OBJECTIVE:
Return the lines below that carry the word "scene".

########################################

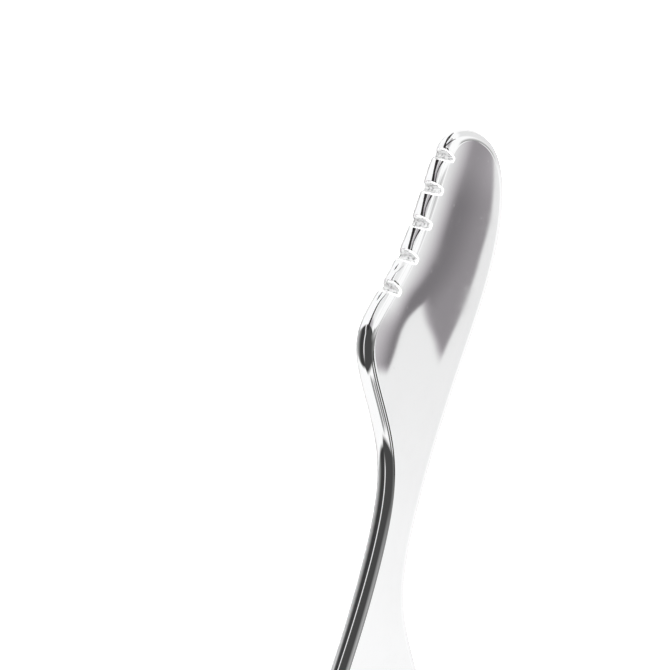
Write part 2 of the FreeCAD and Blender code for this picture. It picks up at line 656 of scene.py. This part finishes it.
# Places on the screen are given by where the camera sees them in the face, in millimetres, so that it
# paints the reflection the camera sees there.
SCREEN_STEP = 0.35
SCREEN_X = (-27.0, 21.0)
SCREEN_Y = (-92.0, 90.0)
SCREEN_EDGE = 5.0
# Edges of the screen's dark shape as places (Y, X): where its left side starts to fade in and where it
# is dark, its right edge, and the left and right edges of the pale gap in its lower end.
FADE_START = [(35, -19), (40, -17), (44, -14.2), (53, -10.3), (60, -8), (66, -6.6), (75, -6.0), (81, -4.8)]
FADE_END = [
    (33, -10.7), (38, -10.4), (42, -9.3), (47, -7.6), (52, -3.8), (57, -1.7), (62, -1), (71, 0.6),
    (75, 1.5), (79, 2),
]
RIGHT_EDGE = [
    (35, 3), (40, 4.5), (45, 6.3), (50, 7.6), (56, 8.9), (62, 9.8), (66, 10.2), (72, 9.4), (76, 8.6),
    (80, 7.2), (83, 5),
]
GAP_LEFT = [(32, -10.5), (36, -9.5), (39, -9.1), (42, -8.4), (44.2, -7), (46.5, -4.3), (48, -2.5)]
GAP_RIGHT = [(33, 4), (36, 2.4), (38, 1.6), (40, 0.3), (42, -1.7), (44.4, -3.2), (46.5, -4.3), (48, -4.3)]
CORNER_SHIFTS = (-1.5, -0.5, 0.5, 1.5)
# How far to either side of its line each edge is soft.
RIGHT_SOFT = (-0.25, 0.25)
GAP_LEFT_SOFT = (-0.25, 0.35)
GAP_RIGHT_SOFT = (-1.2, 2.2)
GAP_TOP = 48
# The stretch of Y over which the dark shape ends towards the handle. Right of the left prong, which
# these two X bound, it ends over another stretch.
SHAPE_END = (31, 34)
LEFT_PRONG_BOUND = (-8, -4)
RIGHT_PRONG_END = (33.5, 38.5)
# Greys as the eye sees them, from 0 black to 255 white. Round the dark shape the screen is this pale at
# this Y, and this much paler for each millimetre towards the handle, within this range.
GREYS = 255
PALE = 235
PALE_AT = 34
PALE_GAIN = 0.25
PALE_RANGE = (232, 249)
# Left of the fade, beyond this Y, the screen is this pale.
LEFT_OF_FADE = 250
LEFT_OF_FADE_FROM = 44
# Greys that change along Y, where the fade starts and where it ends: from Y, to Y, and the greys there.
FADE_START_GREY = (40, 47, 203, 248)
FADE_END_GREY = (66, 77, 118, 144)
# The same for how much lighter it is again past the fade's end, by the distance from there.
LIGHTER_PAST_FADE = (1, 9, 0, 23)
# The same for the share of the fade that is even. The rest of it goes with the cube of the distance.
EVEN_SHARE = (41, 48, 0.2, 0.5)
# The eye's greys to the power of this are the light's.
EYE_POWER = 2.2


def edge_line(points, y):
    """X of an edge at each y, with the corners between its points smoothed."""
    ys, xs = zip(*points)
    return sum(np.interp(y + shift, ys, xs) for shift in CORNER_SHIFTS) / len(CORNER_SHIFTS)


def ease(value, low, high):
    t = np.clip((value - low) / (high - low), 0, 1)
    return t * t * (3 - 2 * t)


def graded(value, low, high, first, last):
    return first + (last - first) * ease(value, low, high)


def eased_edge(x, line, soft):
    return ease(x, line + soft[0], line + soft[1])


def dark_shade(x, y):
    """The painted reflection's greys inside the dark shape: fading in from the left, then slightly lighter
    again.
    """
    start, end = edge_line(FADE_START, y), edge_line(FADE_END, y)
    beside, darkest = graded(y, *FADE_START_GREY), graded(y, *FADE_END_GREY)
    even = graded(y, *EVEN_SHARE)
    fade = np.clip((x - start) / (end - start), 0, 1)
    fading = beside + (darkest - beside) * (even * fade + (1 - even) * fade ** 3)
    shade = np.where(x < end, fading, darkest + graded(x - end, *LIGHTER_PAST_FADE))
    left_of_fade = (x < start) & (y > LEFT_OF_FADE_FROM)
    return np.maximum(shade, np.where(left_of_fade, LEFT_OF_FADE, 0))


def dark_cover(x, y):
    """1 inside the dark shape and 0 outside it."""
    in_gap = eased_edge(x, edge_line(GAP_LEFT, y), GAP_LEFT_SOFT)
    in_gap = in_gap * (1 - eased_edge(x, edge_line(GAP_RIGHT, y), GAP_RIGHT_SOFT))
    in_gap = np.where(y < GAP_TOP, in_gap, 0)
    cover = (1 - eased_edge(x, edge_line(RIGHT_EDGE, y), RIGHT_SOFT)) * (1 - in_gap)
    cover = cover * ease(y, *SHAPE_END)
    return cover * (1 - (1 - ease(y, *RIGHT_PRONG_END)) * ease(x, *LEFT_PRONG_BOUND))


def painted_reflection_grey(x, y):
    """The painted reflection: how light the screen looks in the face at x, y, from 0 black to 1 white as
    the eye sees it.
    """
    pale = np.clip(PALE + (PALE_AT - y) * PALE_GAIN, *PALE_RANGE)
    return (pale + (dark_shade(x, y) - pale) * dark_cover(x, y)) / GREYS


def screen_points(x, y):
    """Where the camera's rays to the places x, y of the face go on to, when the face mirrors them."""
    face = np.stack([x * MM + CENTRE.x, y * MM + CENTRE.y, np.full_like(x, cad_high.z)], axis=-1)
    ray = face - np.array(eye_place)
    ray = ray / np.linalg.norm(ray, axis=-1, keepdims=True) * (1, 1, -1)
    middle = ray[len(x) // 2, len(x[0]) // 2]
    along = (face - np.array((CENTRE.x, CENTRE.y, cad_high.z))) @ middle
    reach = (SCREEN_DISTANCE - along) / (ray @ middle)
    return face + ray * reach[..., None]


def point_values(mesh, name, values):
    made = mesh.attributes.new(name, "FLOAT", "POINT")
    made.data.foreach_set("value", values.ravel().astype(np.float32))


def screen_mesh():
    xs = np.arange(*SCREEN_X, SCREEN_STEP)
    ys = np.arange(*SCREEN_Y, SCREEN_STEP)
    x, y = np.meshgrid(xs, ys)
    index = np.arange(x.size).reshape(x.shape)
    corners = [index[:-1, :-1], index[:-1, 1:], index[1:, 1:], index[1:, :-1]]
    quads = np.stack(corners, axis=-1).reshape(-1, 4)
    mesh = bpy.data.meshes.new("screen")
    mesh.from_pydata(screen_points(x, y).reshape(-1, 3).tolist(), [], quads.tolist())
    point_values(mesh, "light", painted_reflection_grey(x, y) ** EYE_POWER)
    inset = np.minimum(np.minimum(x - xs[0], xs[-1] - x), np.minimum(y - ys[0], ys[-1] - y))
    point_values(mesh, "cover", ease(inset, 0, SCREEN_EDGE))
    return mesh


def stage_only_for_metal(sheet):
    """Stages a sheet that only the metal mirrors: it lights and shades nothing else, and its glow is a
    painted reflection.
    """
    sheet.visible_camera = False
    sheet.visible_diffuse = False
    sheet.visible_shadow = False


# How much less green the sheets' dark parts are than their light parts, a mauve in the painted
# reflections, and the light over which this tint goes.
DARK_TINT = 0.06
TINT_GOES = (0.3, 0.9)


def glowing_sheet(name, light, cover):
    """A material that glows with light, faintly mauve where it is dark, and is clear where cover is 0; on
    the mirrored-only sheets its glow is a painted reflection.
    """
    material = bpy.data.materials.new(name)
    material.use_nodes = True
    tree = material.node_tree
    tree.nodes.clear()
    n = Nodes(tree)
    glow = tree.nodes.new("ShaderNodeEmission")
    blend = tree.nodes.new("ShaderNodeMixShader")
    output = tree.nodes.new("ShaderNodeOutputMaterial")
    strength = light(n)
    n.put(glow.inputs["Strength"], strength)
    green = n.rise(strength, *TINT_GOES, 1.0 - DARK_TINT, 1.0)
    n.put(glow.inputs["Color"], n.colour(1.0, green, 1.0))
    n.put(blend.inputs[0], cover(n))
    n.put(blend.inputs[1], tree.nodes.new("ShaderNodeBsdfTransparent").outputs[0])
    n.put(blend.inputs[2], glow.outputs[0])
    n.put(output.inputs[0], blend.outputs[0])
    return material


def screen():
    """The glowing screen above the blade that only the top face mirrors, a painted reflection. It clears
    towards its edges.
    """
    sheet = add_object("screen", screen_mesh())
    stage_only_for_metal(sheet)
    # The glow is divided by what the metal reflects, so the face shows the painted reflection's greys
    # exactly.
    sheet.data.materials.append(glowing_sheet(
        "painted_reflection_screen",
        lambda n: n.multiply(n.attribute("light"), 1 / METAL_REFLECTS),
        lambda n: n.attribute("cover"),
    ))


screen()

# ---------------------------------------------------------------- the wall round the floor


def backdrop():
    """A plain white wall round the floor. Only the camera sees it."""
    half = FLOOR_SIZE / 2
    corners = [(-half, -half), (half, -half), (half, half), (-half, half)]
    mesh = bpy.data.meshes.new("backdrop")
    points = [(x, y, cad_low.z + z) for z in (0, half) for x, y in corners]
    mesh.from_pydata(points, [], [(i, (i + 1) % 4, 4 + (i + 1) % 4, 4 + i) for i in range(4)])
    wall = add_object("backdrop", mesh)
    wall.visible_glossy = False
    wall.visible_diffuse = False
    wall.visible_shadow = False
    mesh.materials.append(glowing_sheet("backdrop_cloth", lambda n: 1.0, lambda n: 1.0))


backdrop()

# ---------------------------------------------------------------- the card at the left, beyond the tip: a painted reflection

SIDE_CARD_X = -0.3
SIDE_CARD_Y = (0.145, 0.9)
SIDE_CARD_Z = (-0.9, 3.0)
# The near end is this soft, and the card fades out from this height to its top.
SIDE_CARD_SOFT = 0.02
SIDE_CARD_FADE = 1.2
# The grey band along the card: the heights over which it comes and goes, the stretches of Y over which
# it pales and darkens again, the share of it left between these, and how dark it is elsewhere.
BAND_COMES = (0.0, 0.12)
BAND_GOES = (0.15, 0.7)
BAND_PALES = (0.19, 0.25)
BAND_DARKENS = (0.33, 0.42)
BAND_PALE_SHARE = 0.3
BAND_DARKNESS = 0.55


def band_light(n):
    _, y, z = n.split(n.coordinates("Object"))
    upright = n.multiply(n.rise(z, *BAND_COMES), n.rise(z, *BAND_GOES, 1.0, 0.0))
    along = n.largest(n.rise(y, *BAND_PALES, 1.0, BAND_PALE_SHARE), n.rise(y, *BAND_DARKENS))
    return n.mix(n.multiply(upright, along, BAND_DARKNESS), WHITE, BLACK)


def side_card_cover(n):
    _, y, z = n.split(n.coordinates("Object"))
    near_end = SIDE_CARD_Y[0]
    top = n.rise(z, SIDE_CARD_FADE, SIDE_CARD_Z[1], 1.0, 0.0)
    return n.multiply(n.rise(y, near_end, near_end + SIDE_CARD_SOFT), top)


def side_card():
    """A glowing white card with a soft grey band, a painted reflection. The metal between the notches
    mirrors it.
    """
    (y0, y1), (z0, z1) = SIDE_CARD_Y, SIDE_CARD_Z
    x = SIDE_CARD_X
    mesh = bpy.data.meshes.new("side_card")
    mesh.from_pydata([(x, y0, z0), (x, y1, z0), (x, y1, z1), (x, y0, z1)], [], [(0, 1, 2, 3)])
    card = add_object("side_card", mesh)
    stage_only_for_metal(card)
    card.data.materials.append(glowing_sheet("painted_reflection_card", band_light, side_card_cover))


side_card()

# ---------------------------------------------------------------- painted dark reflections: strips mirrored between the notches

# How far the strips hang from the rim, how many pieces each is made of, and how light they are.
STRIP_DISTANCE = 0.016
STRIP_PIECES = 16
STRIP_LIGHT = 0.03
# The strips, by where the camera sees them in the rim: lists of (distance along the rim from the first
# notch, distance from the silhouette, width), in millimetres. The first is seen above every notch, and
# the next two between the notches, on the upper lands. The lands are counted from the lowest, 0.
STRIP_ABOVE_NOTCH = [(1.2, 3.1, 0.2), (1.3, 2.7, 0.6), (1.45, 2.15, 0.6), (1.8, 1.75, 0.45)]
UPPER_LANDS = (1, 2, 3)
STRIPS_BETWEEN_NOTCHES = [
    [(0.9, 1.8, 0.9), (2.0, 1.44, 0.5), (3.6, 1.2, 0.42), (5.0, 1.07, 0.5), (6.3, 0.98, 0.65)],
    [(0.9, 2.4, 0.5), (2.0, 1.98, 0.2), (3.6, 1.76, 0.14), (5.0, 1.87, 0.22), (6.3, 2.12, 0.35)],
]
LOWER_STRIPS = [
    [(0.9, 1.35, 0.4), (2.0, 1.08, 0.18), (3.6, 1.12, 0.1), (5.0, 1.6, 0.1), (5.8, 1.95, 0.05)],
    [(4.1, 0.62, 0.05), (4.8, 0.68, 0.22), (5.8, 0.85, 0.05)],
    [(-10.0, 1.5, 0.45), (-7.5, 1.4, 0.25), (-5.0, 1.25, 0.2), (-3.4, 1.25, 0.16), (-1.4, 1.6, 0.06)],
    [(-3.6, 0.65, 0.05), (-2.6, 0.65, 0.22), (-1.4, 0.75, 0.08)],
]
TIP_STRIPS = [
    [(29.8, 1.5, 0.8), (30.8, 1.1, 0.45), (31.6, 0.9, 0.28), (32.8, 0.72, 0.42), (34.4, 0.45, 0.08)],
    [(30.6, 1.2, 0.15), (31.8, 1.45, 0.3), (33.4, 1.8, 0.08)],
]


def mirrored_place(along, from_silhouette):
    """Where the camera's ray to a place on the rim goes on to, when the rim mirrors it."""
    poles = whole_outline()
    fine, length, first = measured_rim(poles)
    place = np.array([np.interp(first + along, length, fine)])
    x, y = spline_points(poles, place)[0]
    forward = spline_directions(poles, place)[0]
    outward = Vector((-forward[1], forward[0], 0))
    silhouette = math.atan2(-outward.dot(TO_CAMERA), TO_CAMERA.z)
    turn = silhouette + math.acos(1 - from_silhouette / RIM_RADIUS)
    normal = outward * math.cos(turn) + Vector((0, 0, math.sin(turn)))
    point = Vector((x, y, 0)) * MM + CENTRE + (normal - outward) * RIM_RADIUS * MM
    return point + (normal * 2 * normal.dot(TO_CAMERA) - TO_CAMERA) * STRIP_DISTANCE


def strip(stations):
    """The corners and faces of one strip."""
    along, across, width = np.array(sorted(stations)).T
    places = np.linspace(along[0], along[-1], STRIP_PIECES + 1)
    corners = []
    for place in places:
        middle, half = np.interp(place, along, across), np.interp(place, along, width) / 2
        corners += [mirrored_place(place, middle - half), mirrored_place(place, middle + half)]
    return corners, [(2 * i, 2 * i + 1, 2 * i + 3, 2 * i + 2) for i in range(STRIP_PIECES)]


def moved_up(stations, notches):
    """The same strip, this many notches nearer to the tip."""
    return [(along + NOTCH_PITCH * notches, across, width) for along, across, width in stations]


# The strips paint dark reflections into the rim, placed where the camera sees them in it.
def painted_dark_reflection_strips():
    above = [moved_up(STRIP_ABOVE_NOTCH, number) for number in range(NOTCH_COUNT)]
    between = [moved_up(stations, land) for land in UPPER_LANDS for stations in STRIPS_BETWEEN_NOTCHES]
    corners, faces = [], []
    for stations in above + between + LOWER_STRIPS + TIP_STRIPS:
        more, quads = strip(stations)
        faces += [[corner + len(corners) for corner in quad] for quad in quads]
        corners += more
    mesh = bpy.data.meshes.new("painted_dark_reflection_strips")
    mesh.from_pydata(corners, [], faces)
    strips = add_object("painted_dark_reflection_strips", mesh)
    stage_only_for_metal(strips)
    mesh.materials.append(glowing_sheet("painted_dark_reflection_cloth", lambda n: STRIP_LIGHT, lambda n: 1.0))


painted_dark_reflection_strips()

bpy.context.scene.view_settings.view_transform = "Standard"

########################################

SOLUTION TO THIS TASK:
Write part 2 of the FreeCAD and Blender code for this picture. It picks up at line 656 of scene.py. This part finishes it.
bpy.context.scene.view_settings.view_transform = "Standard"